My take on full immersion is this:

  • Most people who say they learn solely through immersion are lying or at least embellishing the story somewhat. I just did that above: while I did learn the vast majority of my English through immersion, I actually had some English classes at school. It’s easy after the fact to say “well those sucked and I certainly didn’t learn a whole lot there”, which may be true but even just getting a couple hundred hours of lackluster classes giving you the basics of vocab and grammar is going to help getting into proper immersion later. How many of these “full immersion” salespeople can truly claim to have never opened a grammar book?

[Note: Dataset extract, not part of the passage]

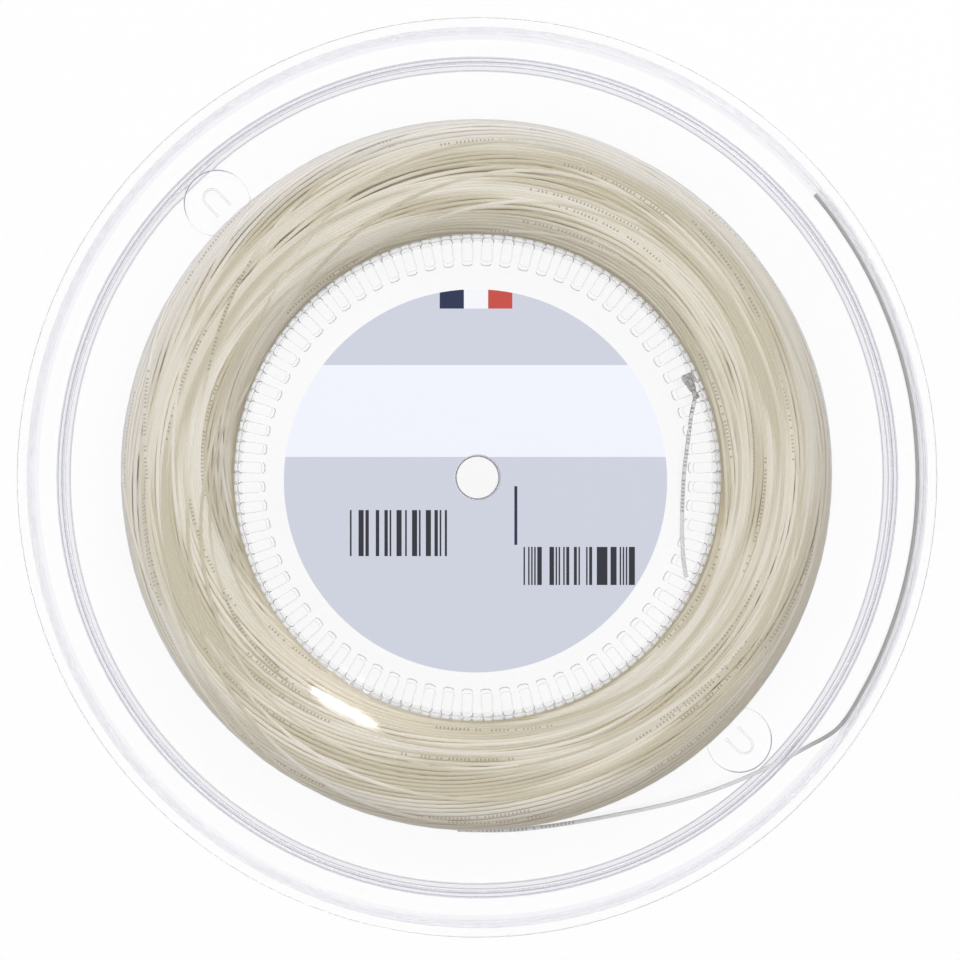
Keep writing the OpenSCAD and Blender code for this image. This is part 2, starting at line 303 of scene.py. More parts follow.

  • Immersion works best if you can actually, you know, immerse into the language. For English it’s super easy in most places because you’re drowning in English-language material whether you like it or not even in non-English-speaking countries. For Russian or Portuguese it’s vastly trickier. For Japanese it’s a mixed bag: a lot of Japanese media finds its way to the international markets but engaging with it in Japanese may be a little more difficult. You can find manga anywhere in Europe, but Japanese-language manga is a different story.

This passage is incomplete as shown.